Yes, this is something to be expected unless I'm mistaken. You can google
for "SBC algorithmic delay" or something like this.

> Yet, the first couple of samples of the original waveform have no
> resamblances with the resulting waveform.

This may actually need a bit of tweaking. When starting encoding, we don't
have a preceding history, but older nonexisting samples are still needed as
input for the polyphase filter. The encoder from bluez currently treats those
missing samples as zero. Having a quick look at A2DP spec again, I don't see
any special explanations about how the encoding process should start.
Experimenting a bit with the reference binary encoder and trying to guess
how it deals with the initial samples may help.

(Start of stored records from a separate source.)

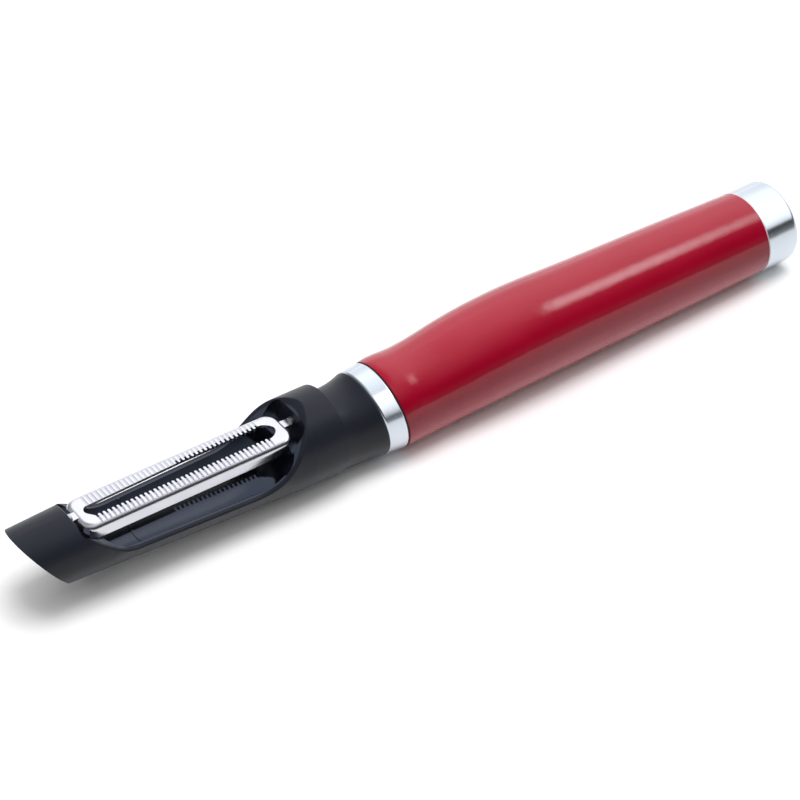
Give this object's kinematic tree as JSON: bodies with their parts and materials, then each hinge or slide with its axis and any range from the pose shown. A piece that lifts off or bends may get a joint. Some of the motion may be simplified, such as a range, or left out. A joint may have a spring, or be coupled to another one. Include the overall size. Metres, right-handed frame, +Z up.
{
  "type": "swivel peeler",
  "caption": "Hand-held peeler: a slotted, serrated swivel blade in an open black head with a slanted corer tip, a metal ring, a round red handle and a metal end cap.",
  "frame": {"origin": "centre of the bounding box's base, on the floor the tool lies on", "axes": "+X from the corer tip to the end cap, +Z up on the blade's side"},
  "size_m": [0.2098, 0.0236, 0.0241],
  "materials": {
    "black_plastic": "satin moulded, glossy inside the trough",
    "blade_steel": "fine satin",
    "pin_steel": "turned",
    "seal_black": "matte",
    "seal_pale": "matte",
    "satin_metal": "satin",
    "red_gloss": "high gloss",
    "core_plastic": "as moulded",
    "tang_steel": "as rolled"
  },
  "bodies": {
    "handle": {"head_shell": "black_plastic", "front_seal": "seal_black", "ferrule": "satin_metal", "rear_seal": "seal_black", "handle_sleeve": "red_gloss", "handle_core": "core_plastic", "tang": "tang_steel", "end_cap": "satin_metal", "cap_plug": "core_plastic", "cap_seal": "seal_pale"},
    "swivel_blade": {"blade": "blade_steel", "front_pivot_pin": "pin_steel", "rear_pivot_pin": "pin_steel"}
  },
  "joints": [
    {"name": "blade_swivel", "type": "hinge", "parent": "handle", "child": "swivel_blade", "pos_m": [-0.06446, 0, 0.01939], "axis": [0.9993, 0, -0.0366], "range_deg": [-32, 32]}
  ]
}
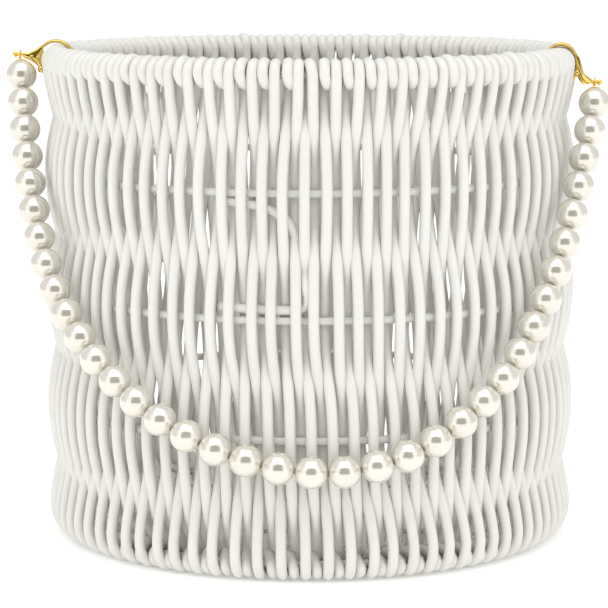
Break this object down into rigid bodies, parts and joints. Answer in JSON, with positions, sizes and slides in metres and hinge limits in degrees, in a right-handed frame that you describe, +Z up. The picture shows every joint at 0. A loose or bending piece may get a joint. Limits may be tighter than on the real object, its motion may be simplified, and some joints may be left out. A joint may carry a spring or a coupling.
{
  "type": "flower girl basket",
  "caption": "Round wicker basket woven from coated cane over wire hoops, with a clip-on strand of faux pearls as its handle.",
  "frame": {"origin": "on the basket's axis, at the surface that it stands on", "axes": "+Z up, along the basket's axis; -Y towards the front, where the strand drapes; +X to the right of that front"},
  "size_m": [0.1889, 0.179, 0.1566],
  "materials": {
    "cane": "satin white coated round cane",
    "wire": "glossy white coated steel wire",
    "pearl": "ivory nacre coating, glossy",
    "thread": "white beading thread",
    "gold": "polished yellow gold plating"
  },
  "bodies": {
    "basket": {"outer_canes": "cane", "inner_canes": "cane", "rim_binding": "cane", "base_binding": "cane", "floor_weave": "cane", "rim_hoop": "wire", "upper_hoop": "wire", "middle_hoop": "wire", "lower_hoop": "wire", "base_hoop": "wire", "floor_ring": "wire", "clasp_left": "gold", "rivet_left": "gold", "clasp_right": "gold", "rivet_right": "gold"},
    "handle": {"thread": "thread", "pearl_01": "pearl", "pearl_02": "pearl", "pearl_03": "pearl", "pearl_04": "pearl", "pearl_05": "pearl", "pearl_06": "pearl", "pearl_07": "pearl", "pearl_08": "pearl", "pearl_09": "pearl", "pearl_10": "pearl", "pearl_11": "pearl", "pearl_12": "pearl", "pearl_13": "pearl", "pearl_14": "pearl", "pearl_15": "pearl", "pearl_16": "pearl", "pearl_17": "pearl", "pearl_18": "pearl", "pearl_19": "pearl", "pearl_20": "pearl", "pearl_21": "pearl", "pearl_22": "pearl", "pearl_23": "pearl", "pearl_24": "pearl", "pearl_25": "pearl", "pearl_26": "pearl", "pearl_27": "pearl", "pearl_28": "pearl", "pearl_29": "pearl", "pearl_30": "pearl", "pearl_31": "pearl", "pearl_32": "pearl", "pearl_33": "pearl", "pearl_34": "pearl", "pearl_35": "pearl", "pearl_36": "pearl", "pearl_37": "pearl", "bead_tip_left": "gold", "bead_tip_right": "gold"},
    "gate_left": {"gate_left": "gold"},
    "gate_right": {"gate_right": "gold"}
  },
  "joints": [
    {"name": "handle_swing", "type": "hinge", "parent": "basket", "child": "handle", "pos_m": [-0.0923, 0.00064, 0.1522], "axis": [-0.9932, 0.1089, 0.0416], "range_deg": [0, 270]},
    {"name": "gate_left_open", "type": "hinge", "parent": "basket", "child": "gate_left", "pos_m": [-0.0854, -0.00014, 0.1476], "axis": [0.0016, -1, 0], "range_deg": [0, 20], "stiffness_Nm_per_rad": 0.004, "springref_deg": -11.46},
    {"name": "gate_right_open", "type": "hinge", "parent": "basket", "child": "gate_right", "pos_m": [0.08334, -0.01864, 0.1476], "axis": [0.2183, 0.9759, 0], "range_deg": [0, 20], "stiffness_Nm_per_rad": 0.004, "springref_deg": -11.46}
  ]
}
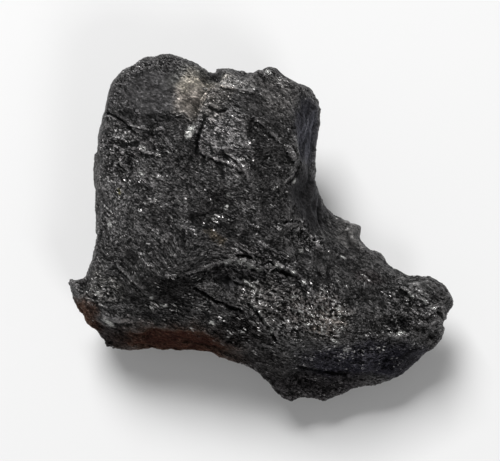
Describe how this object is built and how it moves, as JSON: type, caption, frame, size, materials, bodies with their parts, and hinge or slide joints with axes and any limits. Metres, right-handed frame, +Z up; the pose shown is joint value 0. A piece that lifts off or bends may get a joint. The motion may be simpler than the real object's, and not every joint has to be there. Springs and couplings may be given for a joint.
{
  "type": "graphite specimen",
  "caption": "Broken lump of foliated graphite, boot-shaped in plan, with a smooth cleavage plate, broken sheet edges and a flat underside that it rests on.",
  "frame": {"origin": "middle of the underside of the bounding box, on the plane the stone rests on", "axes": "+X towards the toe, +Y towards the broad end, +Z up, away from the face the stone rests on"},
  "size_m": [0.055, 0.0484, 0.0234],
  "materials": {
    "graphite": "dark grey natural graphite, foliated and scaly, submetallic sheen on the flakes, smoother on the cleavage plate"
  },
  "bodies": {
    "root": {"graphite_specimen": "graphite"}
  },
  "joints": []
}
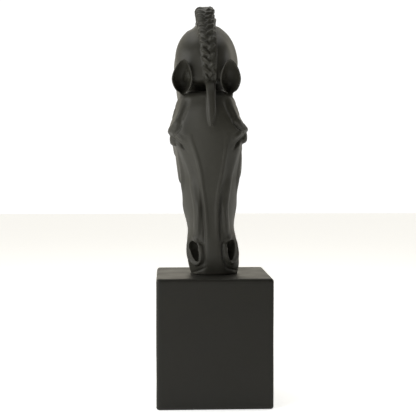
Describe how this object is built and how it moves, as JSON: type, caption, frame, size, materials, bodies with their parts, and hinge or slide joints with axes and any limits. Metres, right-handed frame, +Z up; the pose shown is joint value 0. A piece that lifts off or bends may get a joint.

> If that delay mentioned above was actually a fixed value, I'd have no
> problem in my application.

It should be a fixed value, which only depends on encoding parameters.

> But the delay depends on input filesize 

This is strange. The encoder/decoder works with the stream of data and is not
even supposed to know how big is the input file.

Either your tool is not very precise at measuring this delay, or there could
be some bugs in sbc or in the gstreamer layer.

I suggest you to experiment with standalone sbcenc/sbcdec comand line tools
and check if the same behavior is also reproduced there.

> and also increases when running the result file through an sbcenc/sbcdec
> pair again. At least that is the pattern that I see for now.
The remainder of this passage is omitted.